— Start DATA PROVIDED —

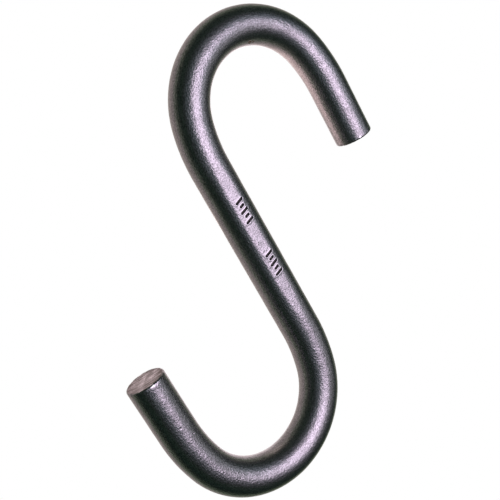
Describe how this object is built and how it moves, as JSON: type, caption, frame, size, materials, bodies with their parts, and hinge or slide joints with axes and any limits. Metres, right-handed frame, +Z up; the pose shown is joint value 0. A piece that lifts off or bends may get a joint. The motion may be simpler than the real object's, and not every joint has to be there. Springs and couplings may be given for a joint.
{
  "type": "s hook",
  "caption": "Heavy S hook bent from round steel bar: a straight slanted shank with like open hooks that face opposite ways, tips parallel to the shank, ends cut square.",
  "frame": {"origin": "the upper saddle: the highest point inside the upper hook, in the plane of the bar's centreline, where the rail or ring that carries the hook bears", "axes": "+Z up along the line of pull through both saddles; +Y square to the plane of the hook, away from the side with the stamped marks; +X to the side that the upper hook opens to"},
  "size_m": [0.0836, 0.0126, 0.1532],
  "materials": {
    "steel": "self-coloured: dark, finely pitted forging scale with a satin sheen, greyer and matt on the sawn ends"
  },
  "bodies": {
    "root": {"hook": "steel"}
  },
  "joints": []
}
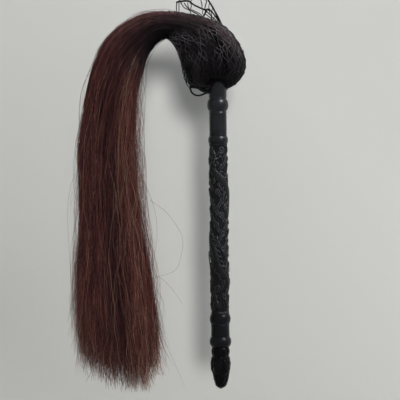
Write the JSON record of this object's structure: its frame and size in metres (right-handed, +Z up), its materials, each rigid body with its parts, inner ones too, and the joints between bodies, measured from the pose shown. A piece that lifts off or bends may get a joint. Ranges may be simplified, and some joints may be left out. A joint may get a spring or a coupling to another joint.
{
  "type": "fly whisk",
  "caption": "Fly whisk with a turned and carved dark wooden handle, a netted horsehair head and a long hanging tail that swings, sways and curls; hangs by its net",
  "frame": {"origin": "where the hook bears in the hanging loop, the top of the loop's opening", "axes": "+Z up along the handle's vertical axis, the hair bends over towards -X, -Y is the side the picture shows"},
  "size_m": [0.2115, 0.0656, 0.5256],
  "materials": {
    "lacquered_wood": "satin",
    "bare_wood": "matte",
    "dark_hair": "satin",
    "brown_hair": "satin",
    "net_thread": "matte"
  },
  "bodies": {
    "handle": {"neck_sleeve": "lacquered_wood", "upper_ring": "lacquered_wood", "carved_grip": "lacquered_wood", "lower_ring": "lacquered_wood", "butt_sleeve": "lacquered_wood", "pommel_ring": "lacquered_wood", "pommel_bud": "lacquered_wood", "upper_dowel": "bare_wood", "lower_dowel": "bare_wood", "head_core": "bare_wood", "root_hair": "dark_hair", "hair_lock_front": "dark_hair", "hair_lock_front_right": "dark_hair", "hair_lock_right": "dark_hair", "hair_lock_back": "dark_hair", "hair_lock_left": "dark_hair", "hair_arc": "dark_hair", "hair_shoulder": "dark_hair", "root_binding": "net_thread", "net_bag": "net_thread", "net_rim_cord": "net_thread", "net_rim_loop": "net_thread", "net_tent": "net_thread", "hang_knot": "net_thread", "hang_loop": "net_thread"},
    "hair_fall": {"hair_fall": "brown_hair", "hair_nape": "brown_hair"},
    "upper_tail": {"hair_tail_upper": "brown_hair", "hair_waist": "brown_hair"},
    "lower_tail": {"hair_tail_lower": "brown_hair"}
  },
  "joints": [
    {"name": "tail_swing", "type": "hinge", "parent": "handle", "child": "hair_fall", "pos_m": [-0.1122, 0, -0.1457], "axis": [0, 1, 0], "range_deg": [-6, 90], "deforming": ["hair_shoulder"]},
    {"name": "tail_sway", "type": "hinge", "parent": "hair_fall", "child": "upper_tail", "pos_m": [-0.1103, 0, -0.217], "axis": [1, 0, 0], "range_deg": [-45, 45], "deforming": ["hair_nape"]},
    {"name": "tail_curl", "type": "hinge", "parent": "upper_tail", "child": "lower_tail", "pos_m": [-0.1061, 0, -0.345], "axis": [0, 1, 0], "range_deg": [-5, 40], "deforming": ["hair_waist"]}
  ]
}
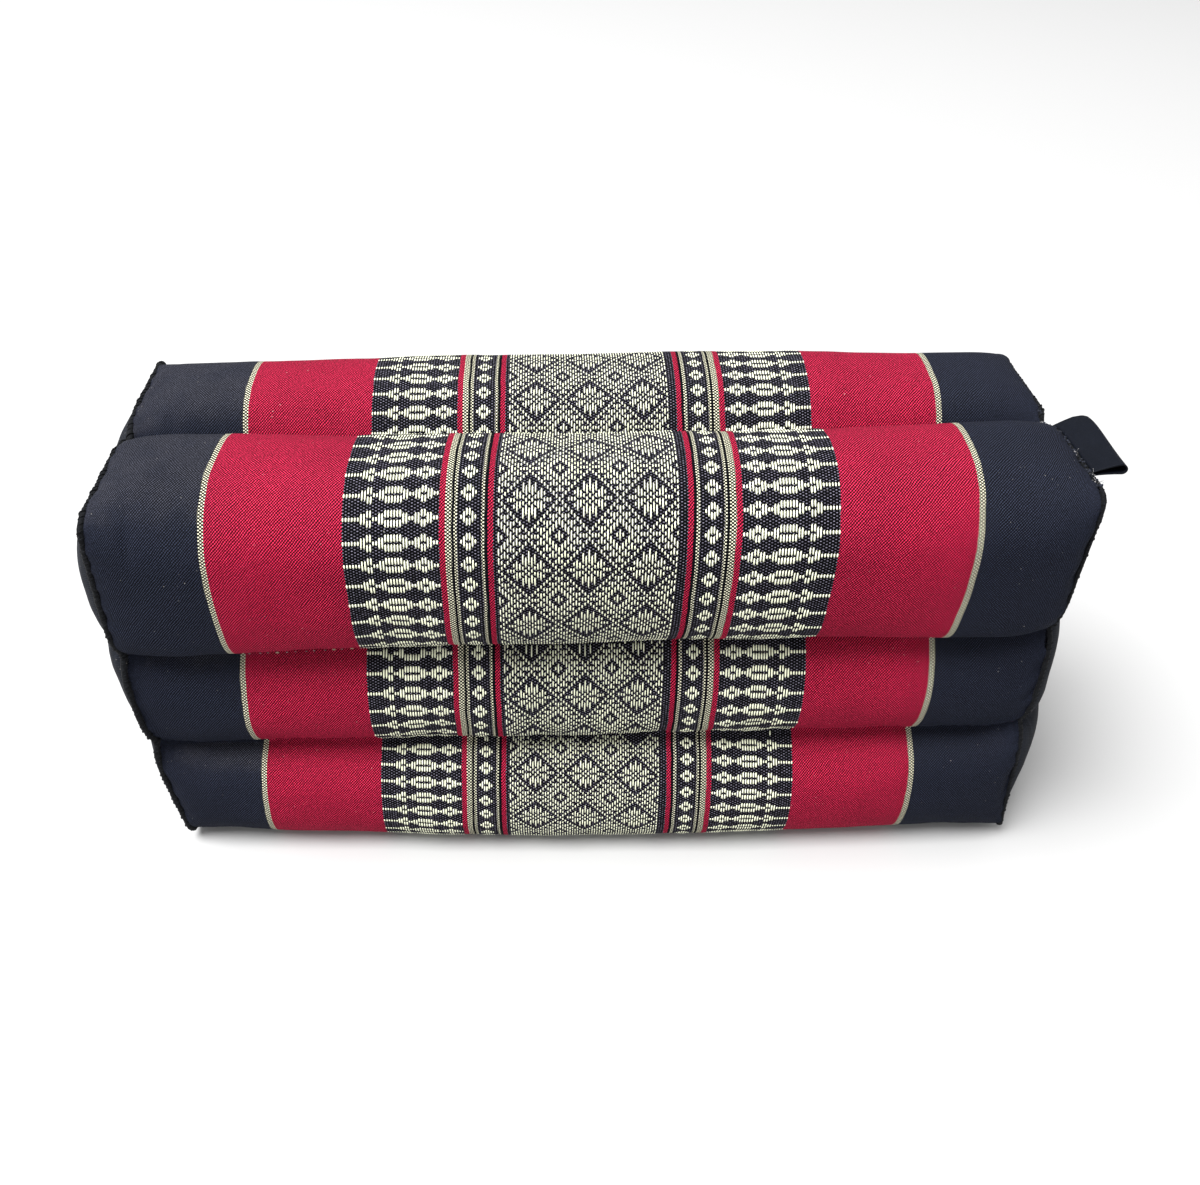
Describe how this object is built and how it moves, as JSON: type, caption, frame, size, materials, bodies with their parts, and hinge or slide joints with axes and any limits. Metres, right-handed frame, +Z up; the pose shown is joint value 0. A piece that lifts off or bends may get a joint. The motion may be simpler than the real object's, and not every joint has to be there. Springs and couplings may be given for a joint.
{
  "type": "meditation cushion",
  "caption": "Block-shaped meditation cushion of filled tubes side by side, with a striped woven cover and plain domed ends.",
  "frame": {"origin": "on the ground under the middle of the cushion", "axes": "+X along the cushion's length, +Y from the front to the back, +Z up"},
  "size_m": [0.3828, 0.1284, 0.1831],
  "materials": {
    "cover_cloth": "striped cotton brocade, matt twill ground with raised pale weft figures",
    "end_cloth": "matt navy-black cotton twill",
    "seam_roll": "black overcast thread",
    "label_satin": "black woven ribbon with a soft sheen"
  },
  "bodies": {
    "root": {"filled_body": "cover_cloth", "end_panel_left": "end_cloth", "end_panel_right": "end_cloth", "end_seam_left": "seam_roll", "end_seam_right": "seam_roll", "label_tab": "label_satin"}
  },
  "joints": []
}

— End DATA PROVIDED —

STATED GOAL:
Copy out the material word for word and line for line.

COMPLETE RESPONSE:
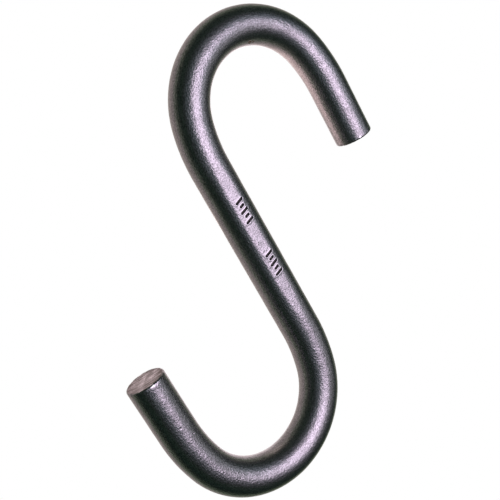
Describe how this object is built and how it moves, as JSON: type, caption, frame, size, materials, bodies with their parts, and hinge or slide joints with axes and any limits. Metres, right-handed frame, +Z up; the pose shown is joint value 0. A piece that lifts off or bends may get a joint. The motion may be simpler than the real object's, and not every joint has to be there. Springs and couplings may be given for a joint.
{
  "type": "s hook",
  "caption": "Heavy S hook bent from round steel bar: a straight slanted shank with like open hooks that face opposite ways, tips parallel to the shank, ends cut square.",
  "frame": {"origin": "the upper saddle: the highest point inside the upper hook, in the plane of the bar's centreline, where the rail or ring that carries the hook bears", "axes": "+Z up along the line of pull through both saddles; +Y square to the plane of the hook, away from the side with the stamped marks; +X to the side that the upper hook opens to"},
  "size_m": [0.0836, 0.0126, 0.1532],
  "materials": {
    "steel": "self-coloured: dark, finely pitted forging scale with a satin sheen, greyer and matt on the sawn ends"
  },
  "bodies": {
    "root": {"hook": "steel"}
  },
  "joints": []
}
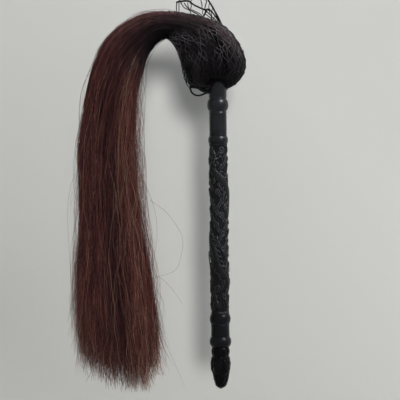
Write the JSON record of this object's structure: its frame and size in metres (right-handed, +Z up), its materials, each rigid body with its parts, inner ones too, and the joints between bodies, measured from the pose shown. A piece that lifts off or bends may get a joint. Ranges may be simplified, and some joints may be left out. A joint may get a spring or a coupling to another joint.
{
  "type": "fly whisk",
  "caption": "Fly whisk with a turned and carved dark wooden handle, a netted horsehair head and a long hanging tail that swings, sways and curls; hangs by its net",
  "frame": {"origin": "where the hook bears in the hanging loop, the top of the loop's opening", "axes": "+Z up along the handle's vertical axis, the hair bends over towards -X, -Y is the side the picture shows"},
  "size_m": [0.2115, 0.0656, 0.5256],
  "materials": {
    "lacquered_wood": "satin",
    "bare_wood": "matte",
    "dark_hair": "satin",
    "brown_hair": "satin",
    "net_thread": "matte"
  },
  "bodies": {
    "handle": {"neck_sleeve": "lacquered_wood", "upper_ring": "lacquered_wood", "carved_grip": "lacquered_wood", "lower_ring": "lacquered_wood", "butt_sleeve": "lacquered_wood", "pommel_ring": "lacquered_wood", "pommel_bud": "lacquered_wood", "upper_dowel": "bare_wood", "lower_dowel": "bare_wood", "head_core": "bare_wood", "root_hair": "dark_hair", "hair_lock_front": "dark_hair", "hair_lock_front_right": "dark_hair", "hair_lock_right": "dark_hair", "hair_lock_back": "dark_hair", "hair_lock_left": "dark_hair", "hair_arc": "dark_hair", "hair_shoulder": "dark_hair", "root_binding": "net_thread", "net_bag": "net_thread", "net_rim_cord": "net_thread", "net_rim_loop": "net_thread", "net_tent": "net_thread", "hang_knot": "net_thread", "hang_loop": "net_thread"},
    "hair_fall": {"hair_fall": "brown_hair", "hair_nape": "brown_hair"},
    "upper_tail": {"hair_tail_upper": "brown_hair", "hair_waist": "brown_hair"},
    "lower_tail": {"hair_tail_lower": "brown_hair"}
  },
  "joints": [
    {"name": "tail_swing", "type": "hinge", "parent": "handle", "child": "hair_fall", "pos_m": [-0.1122, 0, -0.1457], "axis": [0, 1, 0], "range_deg": [-6, 90], "deforming": ["hair_shoulder"]},
    {"name": "tail_sway", "type": "hinge", "parent": "hair_fall", "child": "upper_tail", "pos_m": [-0.1103, 0, -0.217], "axis": [1, 0, 0], "range_deg": [-45, 45], "deforming": ["hair_nape"]},
    {"name": "tail_curl", "type": "hinge", "parent": "upper_tail", "child": "lower_tail", "pos_m": [-0.1061, 0, -0.345], "axis": [0, 1, 0], "range_deg": [-5, 40], "deforming": ["hair_waist"]}
  ]
}
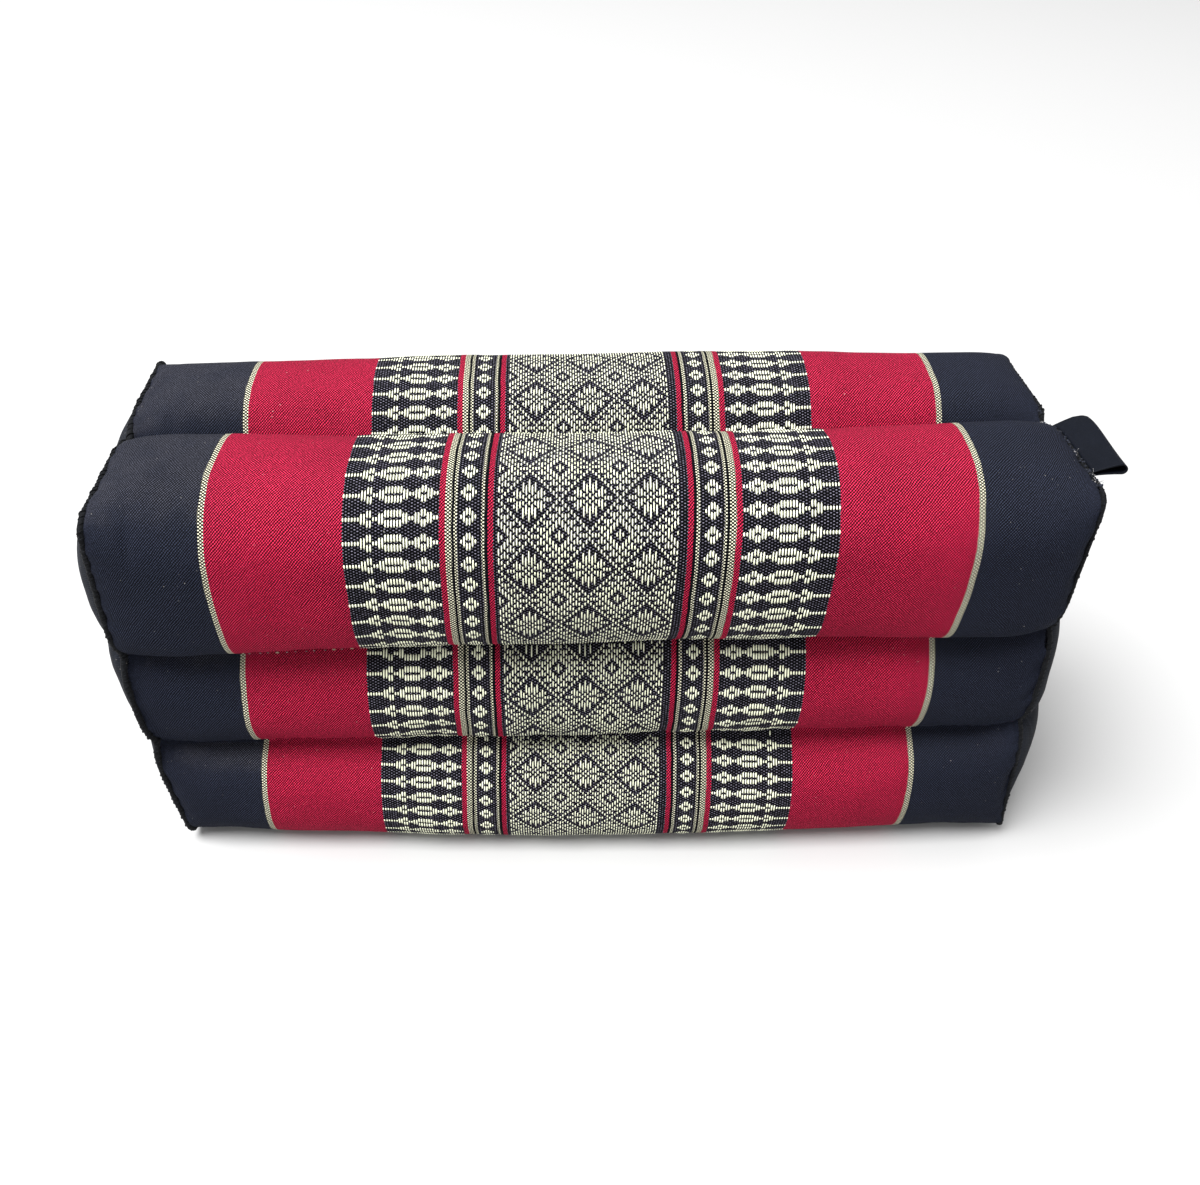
Describe how this object is built and how it moves, as JSON: type, caption, frame, size, materials, bodies with their parts, and hinge or slide joints with axes and any limits. Metres, right-handed frame, +Z up; the pose shown is joint value 0. A piece that lifts off or bends may get a joint. The motion may be simpler than the real object's, and not every joint has to be there. Springs and couplings may be given for a joint.
{
  "type": "meditation cushion",
  "caption": "Block-shaped meditation cushion of filled tubes side by side, with a striped woven cover and plain domed ends.",
  "frame": {"origin": "on the ground under the middle of the cushion", "axes": "+X along the cushion's length, +Y from the front to the back, +Z up"},
  "size_m": [0.3828, 0.1284, 0.1831],
  "materials": {
    "cover_cloth": "striped cotton brocade, matt twill ground with raised pale weft figures",
    "end_cloth": "matt navy-black cotton twill",
    "seam_roll": "black overcast thread",
    "label_satin": "black woven ribbon with a soft sheen"
  },
  "bodies": {
    "root": {"filled_body": "cover_cloth", "end_panel_left": "end_cloth", "end_panel_right": "end_cloth", "end_seam_left": "seam_roll", "end_seam_right": "seam_roll", "label_tab": "label_satin"}
  },
  "joints": []
}